Before (original resume problems)
- End date still listed as "Present" two weeks post-layoff
- Summary section led with company name and tenure, not results
- Used internal quota terms ("President's Club Tier 1") without context
- No mention of deal size, ACV, or sales cycle length
- Skills section listed "Salesforce" without specifying how it was used
- Job descriptions were duty lists, not achievement statements
After (post-layoff rewrite)
- End date updated to February 2026; "(Position eliminated — company-wide reduction)" added in parentheses
- Summary rewritten: "Senior AE with 6 years in B2B SaaS. Closed $4.2M in ARR in 2025. Specialize in enterprise deals with 90–180 day sales cycles."
- Translated "President's Club Tier 1" to "Top 8% of sales organization by quota attainment (118% in FY2025)"
- Added: average deal size ($180K ACV), pipeline coverage ratio (3.2x), and win rate (34%) in the role description
- Skills section rewritten: "Salesforce (pipeline management, custom report building, opportunity tracking)"
- Every bullet point starts with a verb and ends with a measurable outcome
The result
After the rewrite, the resume was submitted to 22 targeted roles over two weeks. 7 screening calls. 3 final-round interviews. 1 offer accepted within 23 days of the layoff.
The job search wasn't shorter because the market got easier.

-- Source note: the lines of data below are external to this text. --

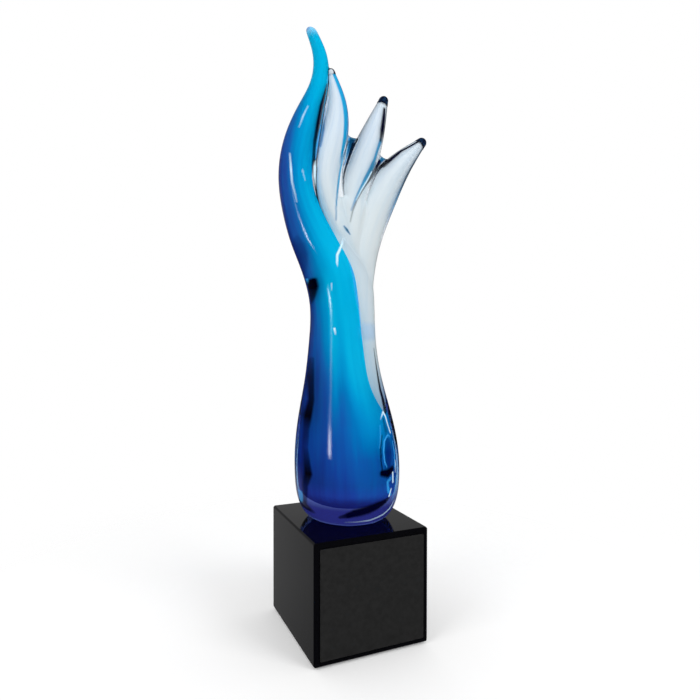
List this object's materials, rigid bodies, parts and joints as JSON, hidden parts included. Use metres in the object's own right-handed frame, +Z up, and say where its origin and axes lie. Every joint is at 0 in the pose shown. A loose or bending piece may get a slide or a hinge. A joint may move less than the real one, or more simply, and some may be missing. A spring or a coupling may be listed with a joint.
{
  "type": "glass wave sculpture",
  "caption": "Free-standing art glass wave: a blue flame and white fingers in clear casing, rising from a round blue bulb bonded to a black crystal cube.",
  "frame": {"origin": "middle of the felt pad's underside, on the surface that the part stands on", "axes": "+Z up the glass, -Y out of the plate on the cube's front, +X to the side that the fingers reach to"},
  "size_m": [0.1069, 0.077, 0.3865],
  "materials": {
    "black_crystal": "polished",
    "black_felt": "napped",
    "adhesive_tape": "matte",
    "black_plate": "satin",
    "clear_adhesive": "clear",
    "blue_glass": "fire polished",
    "opal_glass": "fire polished",
    "cobalt_glass": "fire polished",
    "clear_glass": "fire polished"
  },
  "bodies": {
    "root": {"base_block": "black_crystal", "felt_pad": "black_felt", "plate_tape": "adhesive_tape", "engraving_plate": "black_plate", "bond_disc": "clear_adhesive", "blue_core": "blue_glass", "opal_core": "opal_glass", "fingertip_upper": "cobalt_glass", "fingertip_middle": "cobalt_glass", "fingertip_lower": "cobalt_glass", "clear_casing": "clear_glass"}
  },
  "joints": []
}
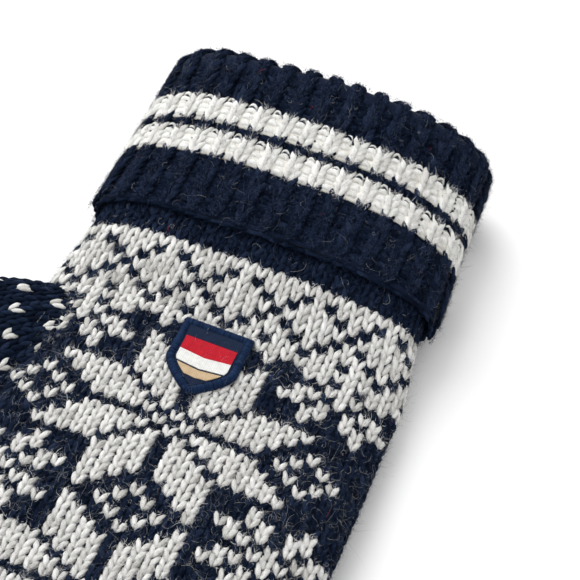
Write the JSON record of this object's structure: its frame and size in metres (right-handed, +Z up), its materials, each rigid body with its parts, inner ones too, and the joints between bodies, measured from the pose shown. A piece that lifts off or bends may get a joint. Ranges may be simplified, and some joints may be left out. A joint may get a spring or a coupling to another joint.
{
  "type": "knitted mitten",
  "caption": "Left-hand lined mitten with a star-pattern knitted hand, a ribbed cuff turned up with light stripes, a shield badge on the back and a thumb that spreads.",
  "frame": {"origin": "on the palm's flat rest face, under the centre line of the back of the hand, half way along the mitten's length", "axes": "+X to the little-finger side (the thumb is on -X), +Y from the fingertips to the wrist, +Z up out of the back of the hand"},
  "size_m": [0.1649, 0.2413, 0.0394],
  "materials": {
    "pattern_knit": "two-colour woollen stockinette, navy and off-white, matte and hairy",
    "navy_rib": "navy woollen one-by-one rib, matte and hairy",
    "off_white_rib": "off-white woollen one-by-one rib, matte and hairy",
    "navy_yarn": "navy woollen yarn",
    "fleece": "off-white brushed fleece",
    "thread": "overlock thread",
    "label_satin": "blank woven satin",
    "badge_navy": "fine woven badge cloth",
    "badge_border": "satin-stitched border thread",
    "badge_red": "woven red thread",
    "badge_white": "woven white thread",
    "badge_tan": "woven tan thread"
  },
  "bodies": {
    "hand": {"hand_shell": "pattern_knit", "thumb_gusset": "pattern_knit", "cuff_inner": "navy_rib", "hand_liner": "fleece", "liner_seam": "thread", "care_label": "label_satin", "tip_closing_yarn": "navy_yarn", "badge_backing": "badge_navy", "badge_border": "badge_border", "badge_field": "badge_navy", "badge_red_band": "badge_red", "badge_white_chevron": "badge_white", "badge_tan_point": "badge_tan", "badge_stitching": "badge_border"},
    "thumb": {"thumb_shell": "pattern_knit", "thumb_liner": "fleece", "thumb_tip_yarn": "navy_yarn"},
    "turned_cuff": {"cuff_turnup": "navy_rib", "cuff_throat": "navy_rib", "cuff_stripes": "off_white_rib", "cast_off_edge": "navy_rib"}
  },
  "joints": [
    {"name": "thumb_spread", "type": "hinge", "parent": "hand", "child": "thumb", "pos_m": [-0.046, 0.032, 0.009], "axis": [0, 0, -1], "range_deg": [-5, 25]},
    {"name": "cuff_unroll", "type": "slide", "parent": "hand", "child": "turned_cuff", "axis": [0, 1, 0], "range_m": [0, 0.035]}
  ]
}
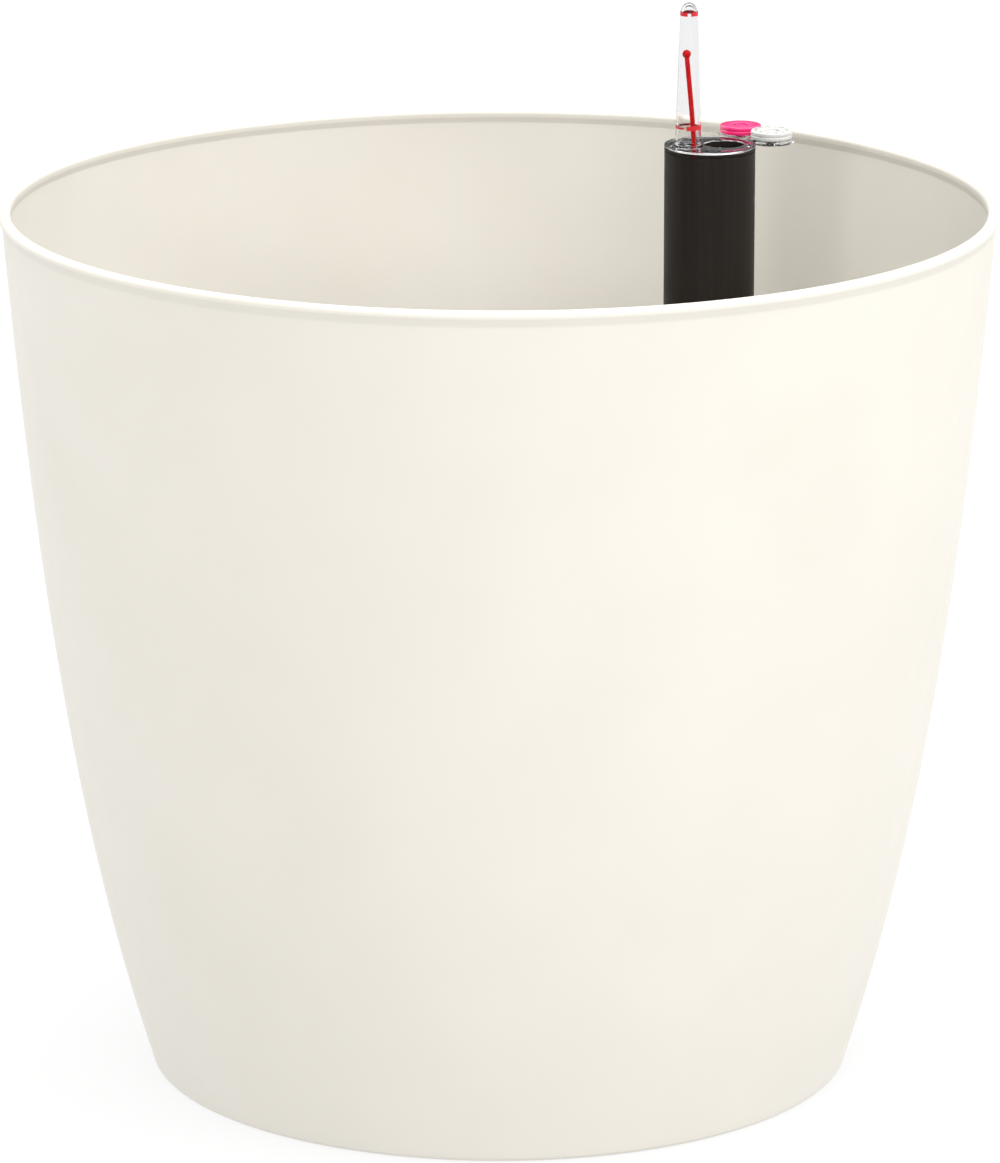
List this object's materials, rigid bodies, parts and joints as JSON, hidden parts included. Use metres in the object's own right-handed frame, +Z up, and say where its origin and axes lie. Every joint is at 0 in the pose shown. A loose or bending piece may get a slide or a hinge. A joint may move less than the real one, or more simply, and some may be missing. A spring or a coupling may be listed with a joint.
{
  "type": "self-watering planter",
  "caption": "Round tapered self-watering planter with an off-white pot, a false floor over a water reservoir, and a black filling tube carrying a float gauge and two reminder dials.",
  "frame": {"origin": "on the ground at the centre of the pot's base", "axes": "+Z up along the pot's axis; -Y towards the picture's camera; +X to its right, on the filling tube's side"},
  "size_m": [0.4, 0.4, 0.4285],
  "materials": {
    "pot_plastic": "satin off-white injection-moulded plastic",
    "insert_plastic": "matt anthracite plastic",
    "tube_plastic": "satin black extruded plastic",
    "clear_plastic": "clear glossy plastic",
    "gauge_red": "glossy red plastic",
    "float_foam": "white closed-cell foam",
    "dial_pink": "glossy bright pink plastic",
    "dial_white": "glossy white plastic",
    "seal_rubber": "black rubber"
  },
  "bodies": {
    "pot": {"pot": "pot_plastic"},
    "drain_plug": {"drain_plug": "insert_plastic", "drain_plug_seal": "seal_rubber"},
    "insert": {"separator_plate": "insert_plastic", "tube_socket": "insert_plastic", "soil_well_1": "insert_plastic", "soil_well_2": "insert_plastic", "soil_well_3": "insert_plastic", "support_leg_1": "insert_plastic", "support_leg_2": "insert_plastic", "support_leg_3": "insert_plastic", "support_leg_4": "insert_plastic", "support_leg_center": "insert_plastic"},
    "tube": {"fill_tube": "tube_plastic", "tube_foot": "insert_plastic"},
    "gauge": {"gauge_head": "clear_plastic", "sight_glass": "clear_plastic", "fertiliser_dial_pin": "dial_pink", "repotting_dial_pin": "dial_white"},
    "float_rod": {"indicator_rod": "gauge_red", "float": "float_foam", "float_washer": "insert_plastic"},
    "fertiliser_dial": {"fertiliser_dial": "dial_pink"},
    "repotting_dial": {"repotting_dial": "dial_white"}
  },
  "joints": [
    {"name": "drain_plug_pull", "type": "slide", "parent": "pot", "child": "drain_plug", "axis": [0, 0, 1], "range_m": [0, 0.045]},
    {"name": "insert_lift", "type": "slide", "parent": "pot", "child": "insert", "axis": [0, 0, 1], "range_m": [0, 0.35]},
    {"name": "tube_lift", "type": "slide", "parent": "insert", "child": "tube", "axis": [0, 0, 1], "range_m": [0, 0.09]},
    {"name": "gauge_lift", "type": "slide", "parent": "tube", "child": "gauge", "axis": [0, 0, 1], "range_m": [0, 0.045]},
    {"name": "float_slide", "type": "slide", "parent": "tube", "child": "float_rod", "axis": [0, 0, 1], "range_m": [-0.0299, 0.015]},
    {"name": "fertiliser_dial_turn", "type": "hinge", "parent": "gauge", "child": "fertiliser_dial", "pos_m": [0.09899, 0.07302, 0.3739], "axis": [0, 0, 1], "continuous": true},
    {"name": "repotting_dial_turn", "type": "hinge", "parent": "gauge", "child": "repotting_dial", "pos_m": [0.11116, 0.06073, 0.3739], "axis": [0, 0, 1], "continuous": true}
  ]
}
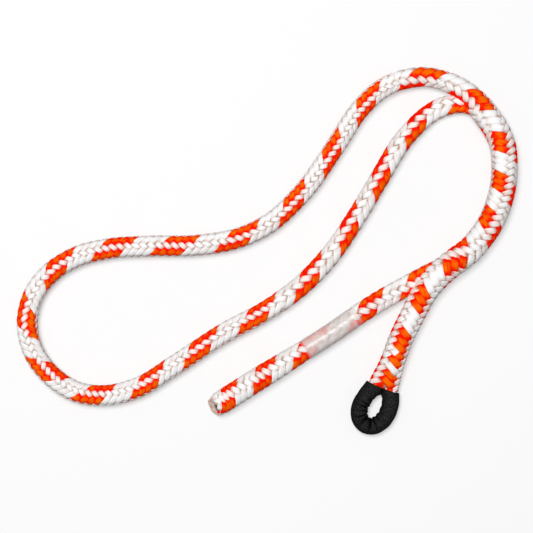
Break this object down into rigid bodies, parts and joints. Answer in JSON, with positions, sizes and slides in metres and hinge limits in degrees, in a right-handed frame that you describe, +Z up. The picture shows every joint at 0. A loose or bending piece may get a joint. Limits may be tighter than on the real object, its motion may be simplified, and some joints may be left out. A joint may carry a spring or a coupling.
{
  "type": "adjustable rope sling",
  "caption": "Adjustable rope sling of white and orange hollow braid, its tail tucked back through the body to form a sliding loop, with a small fixed eye in a black gathered sleeve.",
  "frame": {"origin": "middle of the sling's outline as it lies flat, on the surface it lies on", "axes": "+X along the length of the loop, from its far bend to the hollow body; +Y away from the fixed eye; +Z up"},
  "size_m": [0.3987, 0.2932, 0.0213],
  "materials": {
    "braided_rope": "matt braid, white with orange strands",
    "eye_fabric": "matt black woven",
    "shrink_film": "clear, glossy"
  },
  "bodies": {
    "sling": {"body_braid": "braided_rope", "splice_exit": "braided_rope", "splice_bury": "braided_rope", "splice_entry": "braided_rope", "buried_running_rope": "braided_rope", "loop_standing_leg": "braided_rope", "loop_top_reach": "braided_rope", "loop_far_bend": "braided_rope", "loop_return_reach": "braided_rope", "loop_running_leg": "braided_rope", "eye_rope": "braided_rope", "eye_buried_tail": "braided_rope", "eye_sleeve": "eye_fabric"},
    "tail": {"running_tail": "braided_rope", "tail_shrink_sleeve": "shrink_film"}
  },
  "joints": [
    {"name": "tail_slide", "type": "slide", "parent": "sling", "child": "tail", "axis": [0.8729, 0.4879, 0], "range_m": [-0.012, 0.013]}
  ]
}
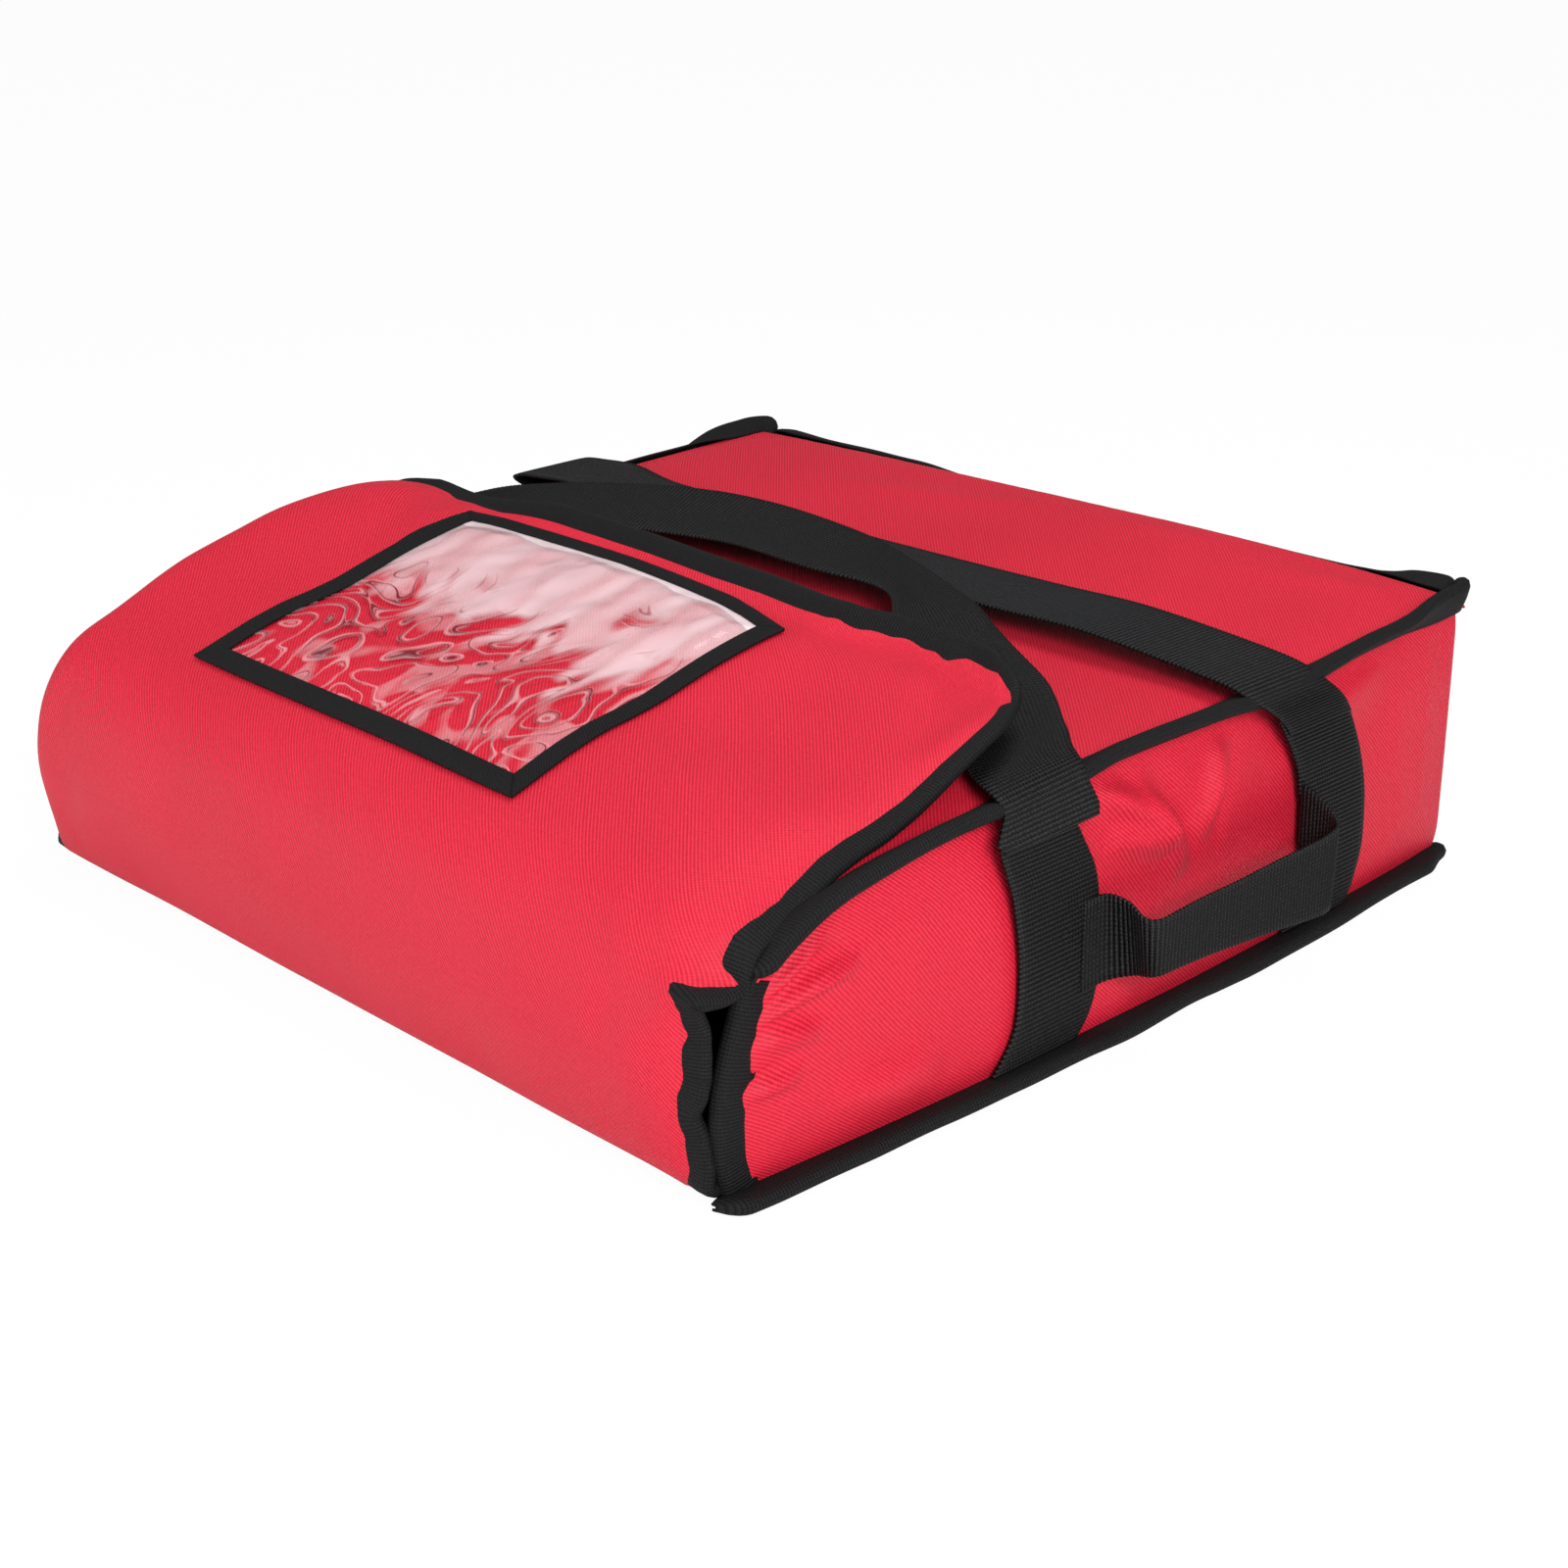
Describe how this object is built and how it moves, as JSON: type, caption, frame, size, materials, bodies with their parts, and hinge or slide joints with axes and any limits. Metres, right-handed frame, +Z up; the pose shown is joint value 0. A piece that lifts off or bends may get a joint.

It was shorter because the resume stopped being the bottleneck.
Frequently Asked Questions
Should I mention my layoff in my resume or cover letter?
You don't need to mention it in the resume itself beyond updating your end date and optionally noting "position eliminated." In a cover letter, one sentence is enough if the gap is over three months: "I was part of a company restructuring in early 2026 and have been actively searching since." Never apologize for it or over-explain.
Is being laid off a red flag to employers?
No — not in 2025 or 2026. Hiring managers have reviewed thousands of post-layoff candidates over the past three years. Mass layoffs across tech, finance, and media have normalized the experience. A layoff only becomes a concern if you can't articulate what you accomplished before it, or if your references contradict your framing.
How do I explain a layoff in a job interview?
One clear sentence: "My position was eliminated as part of a company-wide restructuring." Then pivot immediately to what you accomplished before the layoff and what you're looking for next. The goal is to answer the question cleanly and move forward — not to linger on it or justify it. Interviewers who ask this question are checking for composure and clarity, not expecting a full explanation.
How long should I wait before updating my resume after a layoff?
Don't wait. Update your resume on the same day or within 24 hours. Your work email access, internal data, and performance records may be cut off quickly. Gather your metrics and accomplishments while you still have access. A resume updated while the details are fresh will always be more specific — and specific resumes perform better.
What if I was laid off and then rehired briefly before being laid off again?
List both stints separately with accurate dates. Don't combine them into one block — that's misleading and background checks will surface it. If both periods were at the same company with the same title, you can stack them under one company header with two date ranges. A brief note like "(Returned post-restructuring, second reduction in Q4 2025)" gives context without requiring explanation in person.
Does the reason for my layoff affect how I should write my resume?
Only if the layoff was performance-related — in which case it wasn't a true layoff, and "position eliminated" language isn't accurate. If you were part of a genuine reduction in force, department dissolution, or company closure, your resume strategy is straightforward: update your dates, quantify your impact, and apply. The circumstances of the layoff don't change how you write your bullets or what keywords you target.